If banks are legally allowed to offer loans based on a miserly standard of living, do they have a legal obligation to warn prospective customers about the type of spending cuts they’d have to make if they took out the maximum loan offered?
If this judgment stands, there is every chance that the competitive pressures on banks to drive lending growth in a weak economic environment will see them regress back towards the loose lending standards earlier this decade, which are resulting in higher default rates than loans issued after the bank regulator APRA started clamping down and ASIC made noises about responsible lending.
From an economic perspective this could be as much of a disaster as having lending standards that are too tight.
Banks giving people property loans so large that the repayments left them just above the poverty line is one of the reasons why Australia has stratospheric levels of household debt — around 200 per cent of household incomes — a major vulnerability that could, if our luck runs out, spark a banking crisis and recession.
Even without such an extreme event, recent Reserve Bank research shows that high debt levels result in lower levels of consumer spending.
Giving middle and higher income people home loans with repayments that force them into poverty line levels of spending is only going to worsen already anaemic household consumption that is a key factor behind Australia’s weak economic growth.
That Wagyu steak is a farmer’s income, the wine a vintner’s. The first class airfare to the US may be on an Australian airline.
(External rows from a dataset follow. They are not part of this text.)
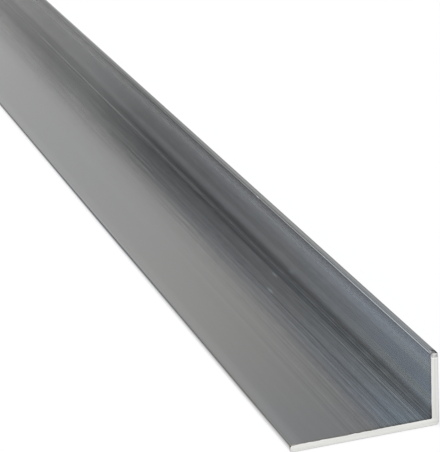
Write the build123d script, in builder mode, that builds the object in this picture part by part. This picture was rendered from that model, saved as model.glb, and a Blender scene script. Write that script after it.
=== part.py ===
from build123d import *
import os

# Aluminium angle section with unequal legs: one sawn length of extruded stock.
# It lies on its wide leg, and the short leg stands up along one side.
# X runs along the length, Y across the wide leg and Z up. The origin is in the middle of the underside.

length = 1000.0  # sawn length of the bar
wide_leg = 40.0  # outside width of the leg that lies flat
short_leg = 20.0  # outside height of the leg that stands up
thickness = 2.0  # wall of both legs

heel_radius = 0.8  # outside corner, where the legs meet
root_radius = 0.3  # inside corner
toe_radius = 0.7  # both edges of each leg's toe

saw_deburr = 0.15  # edge broken with a file all round each sawn end
tip_bevel_height = 1.5  # filed corner of the short leg at each end, measured down the cut
tip_bevel_length = 0.3  # the same corner, measured along the bar

toe_y = -wide_leg / 2
heel_y = wide_leg / 2
inner_y = heel_y - thickness
short_leg_middle_y = heel_y - thickness / 2
end_x = length / 2

# the section's corners in order round the outline, each with its radius
corners = [
    ((toe_y, 0), toe_radius),
    ((heel_y, 0), heel_radius),
    ((heel_y, short_leg), toe_radius),
    ((inner_y, short_leg), toe_radius),
    ((inner_y, thickness), root_radius),
    ((toe_y, thickness), toe_radius),
]
outline = [place for place, _ in corners]
outline_radii = [radius for _, radius in corners]

os.makedirs("parts", exist_ok=True)

with BuildPart() as angle_section:
    # the extruded bar: an L outline with rounded corners, carried along the length
    with BuildSketch(Plane.YZ.offset(-end_x)) as section:
        with BuildLine():
            FilletPolyline(outline, radius=outline_radii, close=True)
        make_face()
    extrude(amount=length)

    # the outline of both sawn ends is broken with a file
    sawn_faces = angle_section.faces().filter_by(Axis.X)
    chamfer(sawn_faces.edges(), saw_deburr)

    # a flat is filed on the tip of the short leg at both ends, where the saw leaves its burr:
    # the waste is a wedge whose slope runs on past the cut and past the toe
    with BuildSketch(Plane.XZ.offset(-short_leg_middle_y)) as bevel_waste:
        with BuildLine():
            Polyline(
                (end_x + tip_bevel_length, short_leg - 2 * tip_bevel_height),
                (end_x + tip_bevel_length, short_leg + tip_bevel_height),
                (end_x - 2 * tip_bevel_length, short_leg + tip_bevel_height),
                close=True,
            )
        make_face()
        mirror(about=Plane.YZ)
    extrude(amount=thickness, both=True, mode=Mode.SUBTRACT)

angle_section.part.label = "angle_section"
export_step(angle_section.part, "parts/angle_section.step")
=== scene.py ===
import math

import bpy
import numpy as np
from mathutils import Matrix, Vector


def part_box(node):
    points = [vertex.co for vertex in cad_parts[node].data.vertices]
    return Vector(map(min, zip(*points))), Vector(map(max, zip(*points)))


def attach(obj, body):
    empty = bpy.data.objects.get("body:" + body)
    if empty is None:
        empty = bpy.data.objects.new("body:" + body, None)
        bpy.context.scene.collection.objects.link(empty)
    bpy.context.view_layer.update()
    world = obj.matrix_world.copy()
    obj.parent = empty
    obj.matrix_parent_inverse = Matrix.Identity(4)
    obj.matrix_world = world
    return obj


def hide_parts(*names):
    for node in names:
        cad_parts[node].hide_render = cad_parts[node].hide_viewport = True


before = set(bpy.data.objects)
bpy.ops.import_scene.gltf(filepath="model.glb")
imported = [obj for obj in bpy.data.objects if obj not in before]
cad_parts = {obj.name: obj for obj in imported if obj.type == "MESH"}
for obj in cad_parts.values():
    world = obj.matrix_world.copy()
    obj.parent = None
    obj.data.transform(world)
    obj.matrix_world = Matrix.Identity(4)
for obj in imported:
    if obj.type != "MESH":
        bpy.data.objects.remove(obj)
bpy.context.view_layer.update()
print("frame loaded:", sorted(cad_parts))

mm = 0.001

cameraSetup = {
    "place": (0.94523, -0.17528, 0.23300),  # metres, beyond the sawn front end and to the toe's side
    "heading": 162.54,  # degrees from +X, anticlockwise seen from above
    "tilt": -20.12,  # degrees above the horizon
    "roll": -2.74,
    "lens": 169.0,  # mm, on a 36 mm sensor
}


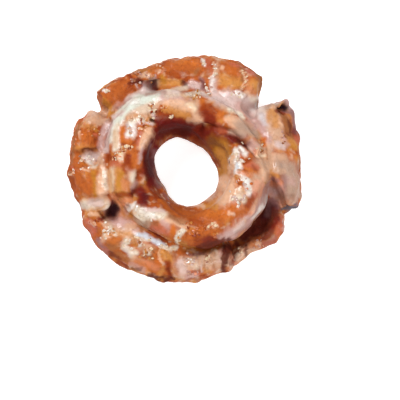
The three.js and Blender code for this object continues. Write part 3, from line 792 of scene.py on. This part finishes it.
        ("cream", 1, 1.2, [(142, 27), (135, 24.5)]),
        ("milk", 1, 2.1, [(145, 25.5), (152, 24.5)]),
        ("rose", 0.6, 0.8, [(146, 24.5), (151, 24)]),
        ("blush", 0.9, 0.9, [(138, 24.5), (137, 23)]),
        ("rose", 1, 0.9, [(132, 22.5), (130, 21)]),
        ("orange", 1, 1.3, [(150, 28.5), (159, 26.5)]),
        ("orange", 0.9, 1.2, [(158, 24.5), (156, 22.5)]),
        ("orange", 1, 1.2, [(142, 22.5), (136, 21)]),
        ("bronze", 0.7, 0.8, [(140, 22), (136, 21.5)]),
        ("peach", 1, 1.7, [(139, 19.5), (149, 19), (158, 18.5)]),
        ("peach", 1, 1.3, [(136, 19), (146, 18.5), (155, 17.5)]),
        ("blush", 0.8, 1, [(159, 17.5), (172, 18)]),
        ("peach", 1, 1.3, [(136, 19), (146, 18.5), (155, 17)]),
        ("terracotta", 0.8, 0.9, [(145, 21.5), (157, 20.5)]),
        ("rust", 0.8, 0.9, [(152, 21.5), (162, 22)]),
        ("crust", 1, 2.7, [(166, 22), (180, 21)]),
        ("rust", 0.8, 1.4, [(172, 22.5), (182, 21.5)]),
        ("maroon", 0.5, 1.2, [(172, 22.5), (178, 23)]),
        ("peach", 1, 0.9, [(168, 24.5), (176, 25.5)]),
        ("cream", 0.9, 0.5, [(170, 25), (175, 25)]),
        ("peach", 0.9, 0.8, [(163, 24), (164, 22.5)]),
        ("brown", 0.9, 0.5, [(167, 26.5), (165, 25)]),
        ("rust", 0.9, 1.3, [(171, 31), (176, 27.5)]),
        ("terracotta", 0.8, 1.3, [(178, 28), (180, 25.5)]),
        ("blush", 0.7, 0.8, [(161, 17.5), (177, 18)]),
        ("orange", 0.6, 1.2, [(170, 19.5), (182, 20)]),
        # Steam holes on the inner edge, painted dark inside as shade, with painted glints beside them.
        ("brown", 0.9, 0.5, [(122, 27), (121, 25.5)]),
        ("cream", 1, 0.6, [(123, 25), (121, 24.5)]),
        ("rose", 0.9, 0.7, [(123, 23.5), (122, 22)]),
        ("hole_shade", 0.9, 0.8, [(127, 22), (124, 20.5)]),
        ("cream", 1, 0.5, [(109, 20), (107, 19.5)]),
    ],
    "wall": [
        # Wall of the hole and the brown slopes above it: painted shade in the darkest tones on the side
        # away from the window light, and lighter gold and peach painted where it faces the light.
        ("rust", 1, 1.9, [(116, 23), (104, 20), (88, 18.5)]),
        ("maroon", 0.8, 1.5, [(121, 21), (105, 18.5), (92, 17.5)]),
        ("peach", 1, 1.2, [(87, 18), (75, 16.5)]),
        ("maroon", 1, 1.3, [(86, 15.5), (67, 14.5), (49, 16)]),
        ("maroon", 1, 2.3, [(131, 17.5), (121, 17.5), (104, 16.5), (85, 15.5)]),
        ("wine_shade", 0.9, 1.5, [(124, 19.5), (109, 17.5), (94, 16)]),
        ("umber_shade", 0.7, 1.2, [(126, 17.5), (108, 16), (88, 15.5)]),
        ("rust", 1, 1.9, [(75, 13.5), (55, 13), (38, 13)]),
        ("maroon", 0.9, 0.9, [(77, 14.5), (60, 14.5), (41, 16.5)]),
        ("umber_shade", 1, 1.7, [(35, 18), (28, 21), (20, 24.5)]),
        ("maroon", 0.9, 1.2, [(41, 16.5), (29, 19.5)]),
        ("plum_shade", 0.6, 0.8, [(23, 23.5), (16, 24)]),
        ("bronze", 1, 2.3, [(47, 14), (31, 15.5)]),
        ("ochre", 1, 3.1, [(30, 14.5), (12, 15.5), (-3, 14)]),
        ("gold", 0.8, 1.9, [(26, 14.5), (7, 15.5)]),
        ("gold", 0.8, 1.5, [(5, 14.5), (-5, 16)]),
        ("peach", 1, 1.2, [(11, 17.5), (-4, 17)]),
        ("rust", 0.7, 0.9, [(42, 12), (12, 12)]),
        ("bronze", 0.5, 1.2, [(32, 17.5), (20, 17.5)]),
        ("peach", 1, 3.1, [(342, 15), (328, 19), (316, 19)]),
        ("tan", 0.6, 1.9, [(329, 14.5), (307, 13.5)]),
        ("gold", 0.8, 1.5, [(295, 16), (305, 18.5)]),
        ("peach", 0.8, 0.9, [(285, 14), (293, 16)]),
        ("wine_shade", 1, 2.1, [(142, 16), (159, 15.5), (189, 15), (205, 14.5)]),
        ("umber_shade", 0.8, 1, [(153, 16), (177, 15), (199, 16)]),
        ("mauve", 0.7, 1.2, [(147, 15.5), (164, 14), (184, 12.5), (212, 12.5)]),
        ("plum_shade", 0.6, 1.2, [(162, 14.5), (191, 14)]),
        ("mauve", 0.6, 0.9, [(227, 13), (238, 13.5)]),
        ("maroon", 0.7, 1.5, [(208, 15), (222, 16)]),
        ("rust", 1, 1.9, [(226, 17), (241, 17)]),
        ("orange", 0.7, 0.9, [(233, 17), (247, 17)]),
        ("crust", 1, 2.3, [(248, 17.5), (266, 17), (286, 19)]),
    ],
    "ring": [
        # Glaze that runs over the crack where it is shallow, with thin painted shade lines where the crack
        # still shows.
        ("rose", 1, 2.3, [(68, 29), (59, 29), (52, 30.5)]),
        ("blush", 0.9, 1.9, [(50, 31.5), (41, 32), (31, 32)]),
        ("blush", 0.8, 1.5, [(27, 32.5), (19, 33)]),
        ("tan", 0.9, 1.5, [(15, 31.5), (7, 32), (0, 32)]),
        ("orange", 0.9, 0.9, [(21, 31.5), (16, 31)]),
        ("butter", 0.9, 0.9, [(14, 29), (9, 29.5)]),
        ("brown", 0.5, 0.5, [(14, 31.5), (6, 30.5)]),
        ("sand", 0.5, 0.5, [(49, 31.5), (40, 31), (30, 31.5)]),
        ("mauve", 0.3, 0.3, [(47, 31), (38, 31), (30, 31)]),
        ("gold", 0.7, 1, [(357, 32), (355, 34.5)]),
        ("mauve", 0.8, 0.6, [(354, 32.5), (352, 35.5)]),
        ("rose", 0.7, 1.2, [(132, 35), (122, 34.5), (113, 35)]),
        ("rose", 0.8, 1, [(79, 29), (70, 27.5)]),
        ("cream", 0.7, 1.2, [(104, 30), (91, 31)]),
        ("mauve", 0.6, 0.4, [(147, 34), (155, 34), (165, 33)]),
        ("blush", 0.8, 1.2, [(154, 35.5), (161, 35), (168, 34)]),
        ("cream", 0.5, 1.5, [(183, 31), (192, 32)]),
        ("gold", 0.6, 1.2, [(185, 29), (196, 30.5)]),
        ("apricot", 0.6, 1.2, [(200, 30.5), (208, 29)]),
        ("dusk", 0.9, 1.3, [(119, 32.5), (113, 31), (107, 29)]),
        ("mauve", 0.4, 0.5, [(139, 35.5), (133, 35), (128, 34)]),
        # Painted shade in the wide tear at the lower right.
        ("umber_shade", 0.9, 1.2, [(300, 32), (296, 36), (293, 38.5)]),
        ("umber_shade", 0.8, 1.2, [(304, 33), (299, 34)]),
        # Steam hole on the left petal, painted dark inside as shade.
        ("umber_shade", 0.7, 1.5, [(205, 31.5), (213, 33)]),
        ("hole_shade", 0.9, 1.7, [(207, 31.5), (210, 32)]),
        # Burst in the crust of the top petal, painted dark inside as shade.
        ("hole_shade", 0.9, 0.9, [(112, 35.5), (110, 34)]),
        ("umber_shade", 0.8, 1.2, [(112, 35), (110, 34)]),
        # Painted shade deep in the crack under the lip.
        ("mauve", 0.6, 1.5, [(341, 33.5), (333, 35)]),
        ("cocoa_shade", 0.5, 1.5, [(336, 37), (329, 37.5)]),
        # Golden slope above the hole.
        ("gold", 0.8, 1.5, [(111, 23.5), (101, 21), (88, 19.5)]),
        # Fried gap between the two glaze patches of the lower crown.
        ("brown", 0.8, 1.5, [(252, 20.5), (267, 21.5)]),
        # Fried gap in the glaze of the right crown.
        ("apricot", 0.8, 1.2, [(351, 20.5), (350, 24)]),
        # Thin glaze on the bottom petal.
        ("tan", 0.6, 1.9, [(271, 35.5), (287, 36)]),
        # Browned glaze by the right crack.
        ("apricot", 0.7, 1.2, [(13, 28), (11, 29.5)]),
    ],
}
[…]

Ultimately, if our mortgages keep growing faster than meagre wages growth and eventually mortgage interest rates fall as low as they can go, then household spending restraint could also tip Australia into recession.
And who are the main beneficiaries if we resume giving people bigger home loans by assuming they’ll slash their spending to afford them?
Number one are the banks earning interest off those loans. Real estate agents earning bigger commissions on more expensive sales. And, of course, existing home owners, especially investors, who see further increases in the value of their property.